La foi de Thérèse d’Avila

On commémore cette année le cinquième centenaire de la naissance de la première femme docteur de l’Eglise.

     Yeux mi-clos, bouche entrouverte, traits extatiques : le visage de sainte Thérèse d’Avila, tel que le Bernin l’a figé dans le marbre d’une célébrissime statue que l’on peut admirer dans l’église Santa Maria della Vittoria, à Rome, sert à toutes sortes de communicants et de psys qui, reflets d’une époque basse, cherchent à ravaler les expériences mystiques de la religieuse à des émois sensuels d’une femme frustrée. On commémore cette année le cinquième centenaire de la naissance, le 28 mars 1515, à Avila, en Castille, de Teresa Sánchez de Cepeda, au sein d’une famille de petite noblesse d’origine juive. Cette Teresa deviendra une des plus grandes saintes de l’histoire du catholicisme et aura même l’honneur, en 1970, d’être proclamée par Paul VI docteur de l’Eglise, première femme à porter ce titre.
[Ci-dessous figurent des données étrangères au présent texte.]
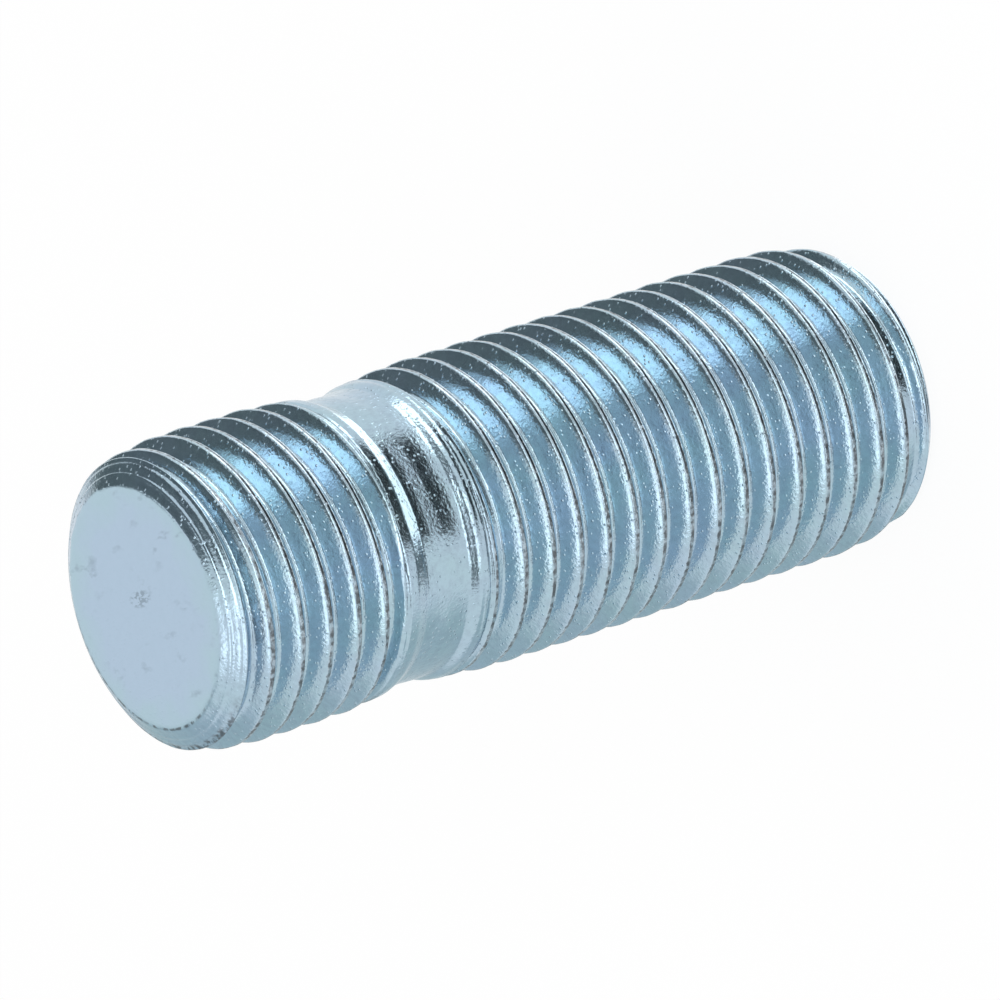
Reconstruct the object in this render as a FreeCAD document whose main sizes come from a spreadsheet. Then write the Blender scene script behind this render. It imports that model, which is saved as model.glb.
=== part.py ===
"""Wheel stud: a double-ended stud, turned and thread-rolled from one steel bar.

The axis is Z. The stud stands on its nut end, with the long thread, and the
hub end, with the short thread, is at the top. Both threads are M14 x 1.5,
right-handed. Each threaded length is the body over the thread's crests: it
swells from the neck through the thread's run-out to the full crest, and
tapers again to the chamfer of its free end.
"""

import FreeCAD
import Part
import Sketcher
import os
import re

# Driving dimensions in millimetres
SIZES = {
    "crest_diameter": 13.85,
    "neck_diameter": 12.84,
    "neck_length": 1.9,
    # hub end, lengths in order from the free end to the neck
    "hub_face_diameter": 11.1,
    "hub_chamfer_length": 0.75,
    "hub_chamfer_diameter": 13.08,
    "hub_lead_length": 1.65,
    "hub_thread_length": 5.8,
    "hub_runout_length": 2.2,
    "hub_runout_diameter": 13.24,
    "hub_shoulder_length": 0.35,
    # nut end, lengths in order from the neck to the free end
    "nut_shoulder_length": 0.35,
    "collar_diameter": 13.3,
    "collar_length": 0.7,
    "nut_runout_length": 1.9,
    "nut_thread_length": 20.3,
    "nut_lead_length": 1.8,
    "nut_chamfer_diameter": 13.03,
    "nut_chamfer_length": 0.8,
    "nut_face_diameter": 11.7,
    # edges
    "rim_radius": 0.3,
    "neck_corner_radius": 0.3,
    "collar_edge_radius": 0.12,
}

# Sections from the free end of each thread to the neck, each one's length and its diameter at the far side
HUB_SECTIONS = [
    ("hub_chamfer_length", "hub_chamfer_diameter"),
    ("hub_lead_length", "crest_diameter"),
    ("hub_thread_length", "crest_diameter"),
    ("hub_runout_length", "hub_runout_diameter"),
    ("hub_shoulder_length", "neck_diameter"),
]
NUT_SECTIONS = [
    ("nut_chamfer_length", "nut_chamfer_diameter"),
    ("nut_lead_length", "crest_diameter"),
    ("nut_thread_length", "crest_diameter"),
    ("nut_runout_length", "collar_diameter"),
    ("collar_length", "collar_diameter"),
    ("nut_shoulder_length", "neck_diameter"),
]

doc = FreeCAD.newDocument("wheel_stud")
sheet = doc.addObject("Spreadsheet::Sheet", "Sizes")
for row, (alias, number) in enumerate(SIZES.items(), start=1):
    sheet.set(f"A{row}", alias)
    sheet.set(f"B{row}", str(number))
    sheet.setAlias(f"B{row}", alias)
doc.recompute()


def value(expression):
    """What an expression in the sheet's aliases comes to."""
    return float(sheet.evalExpression(expression))


def bound(expression):
    """The same expression, as another object of the document reads it."""
    return re.sub("[a-z_]+", r"<<Sizes>>.\g<0>", expression)


def origin_feature(body, role):
    """A plane or an axis of the body's own origin."""
    return next(feature for feature in body.Origin.OriginFeatures if feature.Role == role)


def profile_corners():
    """Half the stud's outline as (radius, height) expressions, up from the middle of the nut face."""
    corners = [("0", "0"), ("nut_face_diameter / 2", "0")]
    height = "0"
    for length, diameter in NUT_SECTIONS:
        height += f" + {length}"
        corners.append((f"{diameter} / 2", height))
    height += " + neck_length"
    diameters = ["hub_face_diameter"] + [diameter for _, diameter in HUB_SECTIONS]
    corners.append((f"{diameters[-1]} / 2", height))
    for index in reversed(range(len(HUB_SECTIONS))):
        height += f" + {HUB_SECTIONS[index][0]}"
        corners.append((f"{diameters[index]} / 2", height))
    corners.append(("0", height))
    return corners


def closed_sketch(body, name, corners):
    """A closed outline in the XZ plane, with every corner held by the sheet's values."""
    sketch = body.newObject("Sketcher::SketchObject", name)
    sketch.AttachmentSupport = (origin_feature(body, "XZ_Plane"), [""])
    sketch.MapMode = "FlatFace"
    points = [FreeCAD.Vector(value(radius), value(height), 0) for radius, height in corners]
    for index, point in enumerate(points):
        sketch.addGeometry(Part.LineSegment(point, points[(index + 1) % len(points)]), False)
    for index in range(len(points)):
        following = (index + 1) % len(points)
        sketch.addConstraint(Sketcher.Constraint("Coincident", index, 2, following, 1))
    for index, (corner, point) in enumerate(zip(corners, points)):
        for direction, other_axis, expression in (("X", -2, corner[0]), ("Y", -1, corner[1])):
            if expression == "0":
                sketch.addConstraint(Sketcher.Constraint("PointOnObject", index, 1, other_axis))
                continue
            offset = point.x if direction == "X" else point.y
            held = Sketcher.Constraint("Distance" + direction, -1, 1, index, 1, offset)
            number = sketch.addConstraint(held)
            sketch.setExpression(f"Constraints[{number}]", bound(expression))
    return sketch


def ring_edges(shape, corners):
    """Names of the circular edges at the given corners of the profile."""
    names = []
    for radius, height in corners:
        for number, edge in enumerate(shape.Edges, start=1):
            circle = edge.Curve
            if circle.TypeId != "Part::GeomCircle":
                continue
            miss = max(abs(circle.Radius - value(radius)), abs(circle.Center.z - value(height)))
            if miss < 1e-4:
                names.append(f"Edge{number}")
    if len(names) != len(corners):
        raise RuntimeError(f"{len(corners)} edges are to be rounded, but {len(names)} were found")
    return names


def rounded(body, base, name, corners, radius):
    """A fillet along the edges that the profile's corners made."""
    fillet = body.newObject("PartDesign::Fillet", name)
    fillet.Base = (base, ring_edges(base.Shape, corners))
    fillet.setExpression("Radius", bound(radius))
    doc.recompute()
    return fillet


stud = doc.addObject("PartDesign::Body", "wheel_stud")
stud.Label = "wheel_stud"
outline = profile_corners()
profile = closed_sketch(stud, "Profile", outline)
turned = stud.newObject("PartDesign::Revolution", "Turned")
turned.Profile = profile
turned.ReferenceAxis = (origin_feature(stud, "Z_Axis"), [""])
turned.Angle = 360
profile.Visibility = False
doc.recompute()

# The neck lies between the last corner of the nut side and the first corner of the hub side
nut_side = outline[1:len(NUT_SECTIONS) + 2]
hub_side = outline[len(NUT_SECTIONS) + 2:-1]
face_edges = [nut_side[0], hub_side[-1]]
neck_corners = [nut_side[-1], hub_side[0]]
collar_edge = [nut_side[-2]]
rims = rounded(stud, turned, "Rims", face_edges, "rim_radius")
necked = rounded(stud, rims, "NeckCorners", neck_corners, "neck_corner_radius")
rounded(stud, necked, "CollarEdge", collar_edge, "collar_edge_radius")

doc.recompute()
failed = [item.Name for item in doc.Objects if {"Invalid", "Error"} & set(item.State)]
if failed:
    raise RuntimeError("these objects failed: " + ", ".join(failed))
if stud.Shape.isNull() or not stud.Shape.isValid():
    raise RuntimeError("the stud's shape is missing or not valid")
print("length", round(stud.Shape.BoundBox.ZLength, 3), "mm, volume", round(stud.Shape.Volume, 1), "mm3")

os.makedirs("parts", exist_ok=True)
stud.Shape.exportStep("parts/" + stud.Label + ".step")
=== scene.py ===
# %% [markdown]
# # A zinc-plated wheel stud
# A wheel stud holds a car's wheel to its hub. This one has a thread at each end: the short one is screwed
# into the hub, and the long one takes the wheel nut. Between them a plain neck and a narrow collar stop
# it. The whole stud is one piece of steel. Its threads are not cut but rolled: hard dies press grooves
# into the bar, and the steel that they push aside rises between them as crests. The part stands on its
# nut end, with its axis along Z. All lengths below are in millimetres, and are turned into metres only
# where Blender needs them.

# %% The frame
import math

import bpy
from mathutils import Matrix, Vector


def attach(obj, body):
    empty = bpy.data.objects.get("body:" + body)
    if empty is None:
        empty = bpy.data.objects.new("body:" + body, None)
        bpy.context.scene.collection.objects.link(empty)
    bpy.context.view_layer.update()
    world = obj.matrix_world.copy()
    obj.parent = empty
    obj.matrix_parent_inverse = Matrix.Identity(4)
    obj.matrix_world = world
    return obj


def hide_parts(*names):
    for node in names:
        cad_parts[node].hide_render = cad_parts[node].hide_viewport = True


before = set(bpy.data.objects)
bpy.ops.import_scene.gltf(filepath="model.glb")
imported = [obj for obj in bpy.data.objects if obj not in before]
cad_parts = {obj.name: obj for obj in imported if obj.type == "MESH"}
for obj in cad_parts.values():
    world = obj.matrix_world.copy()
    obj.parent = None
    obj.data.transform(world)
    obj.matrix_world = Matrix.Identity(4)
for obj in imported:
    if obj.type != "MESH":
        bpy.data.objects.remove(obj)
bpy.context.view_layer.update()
MM = 0.001


# %% [markdown]
# ## The camera
# The photograph looks at the stud from the side, from above its hub end, through a long lens that hardly
# narrows the far end. A camera can be aimed with a constraint, but here its three own directions are
# known from the picture's outlines, so they are written straight into its matrix as columns. The
# picture's upright is nearly the part's X axis, because the part stands while the stud in the photograph
# lies.

# %% The camera's place and lens
CAMERA_PLACE = Vector((-0.155, -566.96, 396.38)) * MM
CAMERA_UP = Vector((0.95398, -0.16603, -0.24971))
CAMERA_RIGHT = Vector((-0.29987, -0.52819, -0.79441))
SENSOR_WIDTH = 36.0
PICTURE_WIDTH = 1000.0
FOCAL_LENGTH = 15719.0 * SENSOR_WIDTH / PICTURE_WIDTH
NEAREST_SEEN = 0.01
FARTHEST_SEEN = 50.0


def aimed_camera():
    """The camera of the photograph."""
    data = bpy.data.cameras.new("photo_camera")
    data.lens = FOCAL_LENGTH
    data.sensor_width = SENSOR_WIDTH
    data.clip_start = NEAREST_SEEN
    data.clip_end = FARTHEST_SEEN
    camera = bpy.data.objects.new("photo_camera", data)
    backwards = CAMERA_RIGHT.cross(CAMERA_UP).normalized()
    upright = backwards.cross(CAMERA_RIGHT).normalized()
    turned = Matrix((CAMERA_RIGHT.normalized(), upright, backwards)).transposed()
    camera.matrix_world = Matrix.Translation(CAMERA_PLACE) @ turned.to_4x4()
    bpy.context.scene.collection.objects.link(camera)
    return camera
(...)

Deux livres qui retracent son itinéraire – et font au passage justice des clichés frelatés évoqués ci-dessus – se penchent sur ce prodigieux personnage. Romancière et essayiste (et ancienne journaliste au Figaro Magazine), Christiane Rancé éclaire sainte Thérèse d’Avila en recourant à l’influence qu’elle exerça sur maints grands écrivains, de Marguerite Yourcenar à Emile Cioran, sans oublier surtout Verlaine. Mais l’auteur, hispanisante passionnée, fait aussi revivre, à travers son héroïne, ce Siècle d’or où l’Espagne était une des principales puissances de l’Occident chrétien (1). Professeur de langue et civilisation espagnoles, Catherine Delamarre, de son côté, insiste sur le lien entre Thérèse et ses frères conquistadors partis pour les Indes, et par ce lien explore la société, les mentalités et la foi du monde hispanique au XVIe siècle (2).
     Entrée au Carmel à 21 ans, mais réellement convertie à 39 ans, Thérèse réforma son ordre et gagna Jean de la Croix à sa spiritualité exigeante. Cette mystique, cependant, n’était pas moins profondément incarnée, et se montrait attentive à son temps. Mondialisation, pouvoir de l’argent, découvertes scientifiques, guerres de Religion : les enjeux de son époque ne sont d’ailleurs pas sans écho avec la nôtre. C’est pourquoi sainte Thérèse d’Avila est éternelle.

Jean Sévillia

(1) La Passion de Thérèse d’Avila, de Christiane Rancé, Albin Michel, 300 p., 19,50 €.

(2) Thérèse d’Avila, de Catherine Delamarre, Salvator, 350 p., 24,50 €.